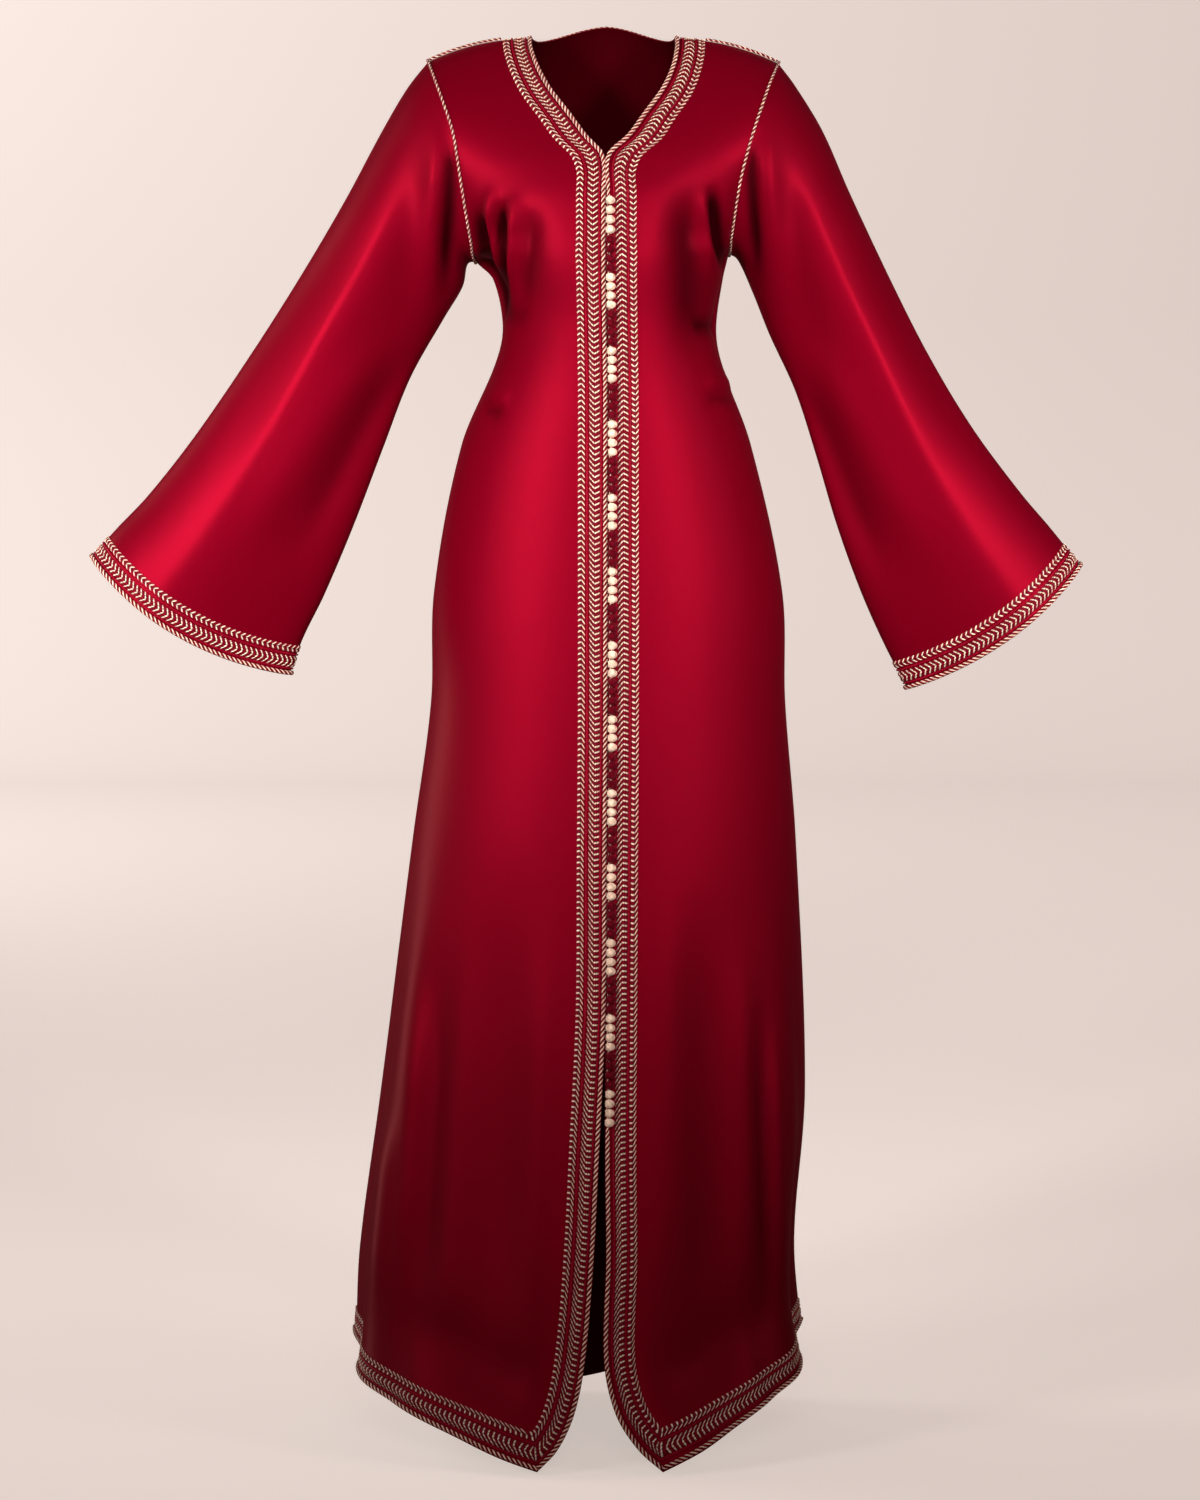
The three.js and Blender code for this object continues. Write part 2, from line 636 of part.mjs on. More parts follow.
// Seam cords: round tubes along seam points moved out. The armhole cords run out just before the armpit.
function addCord(name, surface, pointNumbers, steps) {
  const lift = CORD.radius + CORD.clearance;
  const path = pointNumbers.map((i) => surface.points[i].clone().addScaledVector(surface.normals[i], lift));
  for (const [end, next] of [
    [path[0], path[1]],
    [path.at(-1), path.at(-2)],
  ])
    end.addScaledVector(next.clone().sub(end).normalize(), CORD.trim);
  const around = new THREE.Shape();
  for (let k = 0; k < CORD.sides; k++) {
    const angle = (2 * Math.PI * k) / CORD.sides;
    const corner = [CORD.radius * Math.cos(angle), CORD.radius * Math.sin(angle)];
    if (k === 0) around.moveTo(...corner);
    else around.lineTo(...corner);
  }
  around.closePath();
  const extrudePath = new THREE.CatmullRomCurve3(path);
  add(name, new THREE.ExtrudeGeometry(around, { steps, extrudePath, bevelEnabled: false }), CREAM);
}

for (const hand of ["left", "right"]) {
  const ring = Array.from({ length: RING - 1 }, (_, k) => (RING / 2 + 1 + k) % RING);
  addCord("armhole_cord_" + hand, surfaces["sleeve_" + hand], ring, 2 * RING);
  const seam = Array.from({ length: PLAIN_COLUMNS + 1 }, (_, k) => BAND_COLUMNS + k);
  addCord("shoulder_cord_" + hand, surfaces["front_" + hand], seam, PLAIN_COLUMNS);
}

// Knot buttons: each run is one turned piece of four knots on its cord, over the right front's edge.
function buttonRun(length) {
  const pitch = length / BUTTON.perRun;
  const profile = [vec(0, 0, 0), vec(BUTTON.neck, 0, 0)];
  for (let k = 0; k < BUTTON.perRun; k++)
    profile.push(vec(BUTTON.radius, pitch * (k + 0.5), 0), vec(BUTTON.neck, pitch * (k + 1), 0));
  profile.push(vec(0, length, 0));
  return new THREE.LatheGeometry(profile.map(({ x, y }) => new THREE.Vector2(x, y)), BUTTON.sides);
}

const UP = vec(0, 1, 0);
const standOff = BAND_LIFT + BAND.height[0] + BUTTON.clearance + BUTTON.radius;
const buttonLine = (down) =>
  vec(centre.rightX(down) + BUTTON.aside, centre.y(down) - standOff, centre.z(down));
const runLength = (BUTTON_RUNS.last - BUTTON_RUNS.first) / BUTTON_RUNS.count;
for (let k = 0; k < BUTTON_RUNS.count; k++) {
  const upper = buttonLine(BUTTON_RUNS.first + runLength * k);
  const lower = buttonLine(BUTTON_RUNS.first + runLength * (k + 1));
  const along = upper.clone().sub(lower);
  const length = along.length() - BUTTON_RUNS.gap;
  const name = "button_run_" + String(k + 1).padStart(2, "0");
  const run = add(name, buttonRun(length), k % 2 === 0 ? CREAM : WINE);
  run.position.copy(lower);
  run.quaternion.setFromUnitVectors(UP, along.normalize());
}

export default kaftan;
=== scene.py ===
"""A long wine red satin kaftan in the shape it has when worn: two fronts, a back and two wide sleeves, with
plaited braids along every edge, twisted cords over the seams and knot buttons down the front.

Sizes in the tables are millimetres, as a maker measures them, and meshes are metres. The front faces -Y,
+X is the viewer's right, left and right in names are the viewer's, and the origin is midway between the
inner ends of the shoulder seams."""
import math

import bpy
import numpy as np
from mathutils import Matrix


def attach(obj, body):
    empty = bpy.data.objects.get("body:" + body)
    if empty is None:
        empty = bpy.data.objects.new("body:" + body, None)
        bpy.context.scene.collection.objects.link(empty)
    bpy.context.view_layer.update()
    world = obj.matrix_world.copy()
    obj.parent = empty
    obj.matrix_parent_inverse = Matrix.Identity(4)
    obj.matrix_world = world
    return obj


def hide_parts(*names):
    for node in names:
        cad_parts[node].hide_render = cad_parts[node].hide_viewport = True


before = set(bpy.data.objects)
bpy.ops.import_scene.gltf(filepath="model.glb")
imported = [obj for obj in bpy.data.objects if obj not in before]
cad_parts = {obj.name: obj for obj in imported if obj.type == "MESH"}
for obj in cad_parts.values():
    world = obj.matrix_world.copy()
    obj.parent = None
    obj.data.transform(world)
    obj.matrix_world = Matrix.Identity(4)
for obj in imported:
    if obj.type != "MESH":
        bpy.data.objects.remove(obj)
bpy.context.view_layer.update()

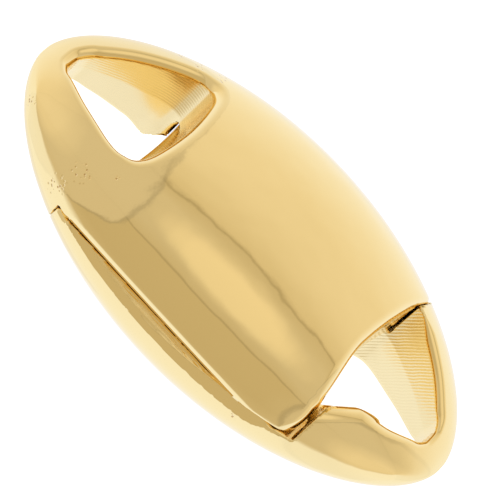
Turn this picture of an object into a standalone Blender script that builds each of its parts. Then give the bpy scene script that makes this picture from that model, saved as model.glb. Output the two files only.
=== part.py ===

------------------------------------------------

> _Exercise brief_
Emit the records above again, exactly, with no line skipped.

> _Expected answer_
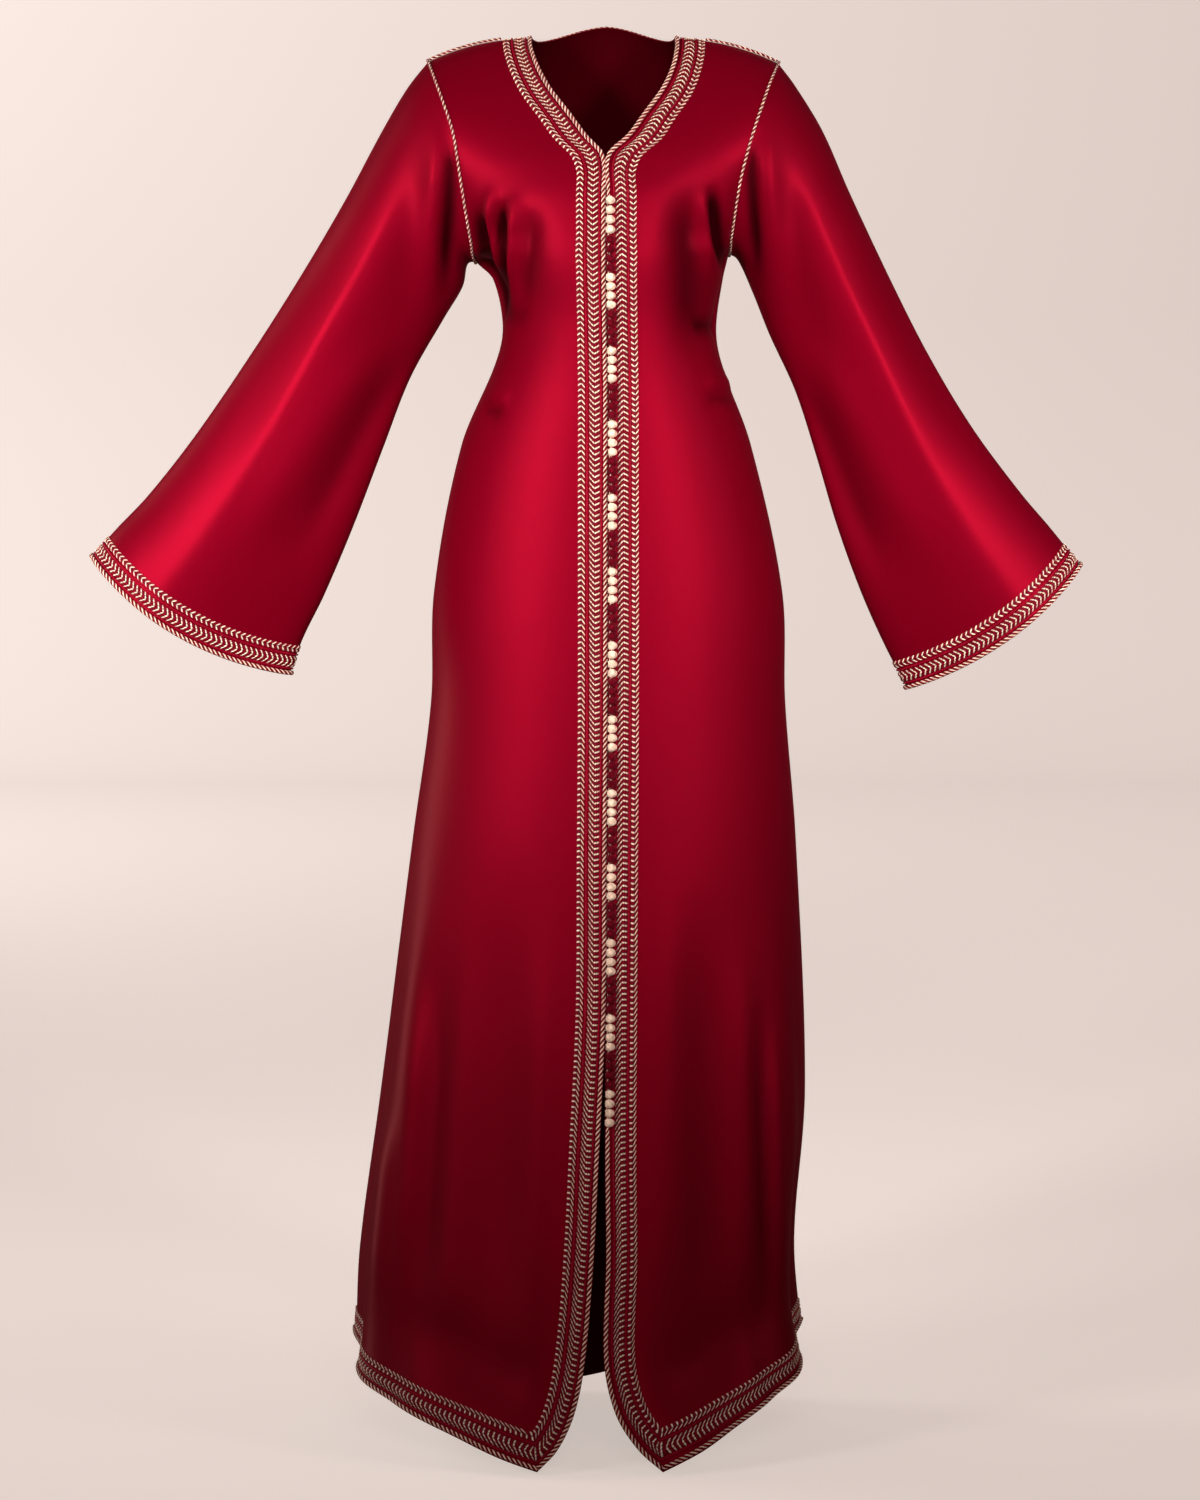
The three.js and Blender code for this object continues. Write part 2, from line 636 of part.mjs on. More parts follow.
// Seam cords: round tubes along seam points moved out. The armhole cords run out just before the armpit.
function addCord(name, surface, pointNumbers, steps) {
  const lift = CORD.radius + CORD.clearance;
  const path = pointNumbers.map((i) => surface.points[i].clone().addScaledVector(surface.normals[i], lift));
  for (const [end, next] of [
    [path[0], path[1]],
    [path.at(-1), path.at(-2)],
  ])
    end.addScaledVector(next.clone().sub(end).normalize(), CORD.trim);
  const around = new THREE.Shape();
  for (let k = 0; k < CORD.sides; k++) {
    const angle = (2 * Math.PI * k) / CORD.sides;
    const corner = [CORD.radius * Math.cos(angle), CORD.radius * Math.sin(angle)];
    if (k === 0) around.moveTo(...corner);
    else around.lineTo(...corner);
  }
  around.closePath();
  const extrudePath = new THREE.CatmullRomCurve3(path);
  add(name, new THREE.ExtrudeGeometry(around, { steps, extrudePath, bevelEnabled: false }), CREAM);
}

for (const hand of ["left", "right"]) {
  const ring = Array.from({ length: RING - 1 }, (_, k) => (RING / 2 + 1 + k) % RING);
  addCord("armhole_cord_" + hand, surfaces["sleeve_" + hand], ring, 2 * RING);
  const seam = Array.from({ length: PLAIN_COLUMNS + 1 }, (_, k) => BAND_COLUMNS + k);
  addCord("shoulder_cord_" + hand, surfaces["front_" + hand], seam, PLAIN_COLUMNS);
}

// Knot buttons: each run is one turned piece of four knots on its cord, over the right front's edge.
function buttonRun(length) {
  const pitch = length / BUTTON.perRun;
  const profile = [vec(0, 0, 0), vec(BUTTON.neck, 0, 0)];
  for (let k = 0; k < BUTTON.perRun; k++)
    profile.push(vec(BUTTON.radius, pitch * (k + 0.5), 0), vec(BUTTON.neck, pitch * (k + 1), 0));
  profile.push(vec(0, length, 0));
  return new THREE.LatheGeometry(profile.map(({ x, y }) => new THREE.Vector2(x, y)), BUTTON.sides);
}

const UP = vec(0, 1, 0);
const standOff = BAND_LIFT + BAND.height[0] + BUTTON.clearance + BUTTON.radius;
const buttonLine = (down) =>
  vec(centre.rightX(down) + BUTTON.aside, centre.y(down) - standOff, centre.z(down));
const runLength = (BUTTON_RUNS.last - BUTTON_RUNS.first) / BUTTON_RUNS.count;
for (let k = 0; k < BUTTON_RUNS.count; k++) {
  const upper = buttonLine(BUTTON_RUNS.first + runLength * k);
  const lower = buttonLine(BUTTON_RUNS.first + runLength * (k + 1));
  const along = upper.clone().sub(lower);
  const length = along.length() - BUTTON_RUNS.gap;
  const name = "button_run_" + String(k + 1).padStart(2, "0");
  const run = add(name, buttonRun(length), k % 2 === 0 ? CREAM : WINE);
  run.position.copy(lower);
  run.quaternion.setFromUnitVectors(UP, along.normalize());
}

export default kaftan;
=== scene.py ===
"""A long wine red satin kaftan in the shape it has when worn: two fronts, a back and two wide sleeves, with
plaited braids along every edge, twisted cords over the seams and knot buttons down the front.

Sizes in the tables are millimetres, as a maker measures them, and meshes are metres. The front faces -Y,
+X is the viewer's right, left and right in names are the viewer's, and the origin is midway between the
inner ends of the shoulder seams."""
import math

import bpy
import numpy as np
from mathutils import Matrix


def attach(obj, body):
    empty = bpy.data.objects.get("body:" + body)
    if empty is None:
        empty = bpy.data.objects.new("body:" + body, None)
        bpy.context.scene.collection.objects.link(empty)
    bpy.context.view_layer.update()
    world = obj.matrix_world.copy()
    obj.parent = empty
    obj.matrix_parent_inverse = Matrix.Identity(4)
    obj.matrix_world = world
    return obj


def hide_parts(*names):
    for node in names:
        cad_parts[node].hide_render = cad_parts[node].hide_viewport = True


before = set(bpy.data.objects)
bpy.ops.import_scene.gltf(filepath="model.glb")
imported = [obj for obj in bpy.data.objects if obj not in before]
cad_parts = {obj.name: obj for obj in imported if obj.type == "MESH"}
for obj in cad_parts.values():
    world = obj.matrix_world.copy()
    obj.parent = None
    obj.data.transform(world)
    obj.matrix_world = Matrix.Identity(4)
for obj in imported:
    if obj.type != "MESH":
        bpy.data.objects.remove(obj)
bpy.context.view_layer.update()

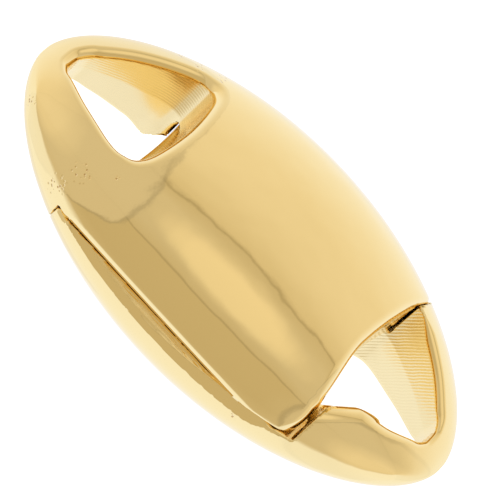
Turn this picture of an object into a standalone Blender script that builds each of its parts. Then give the bpy scene script that makes this picture from that model, saved as model.glb. Output the two files only.
=== part.py ===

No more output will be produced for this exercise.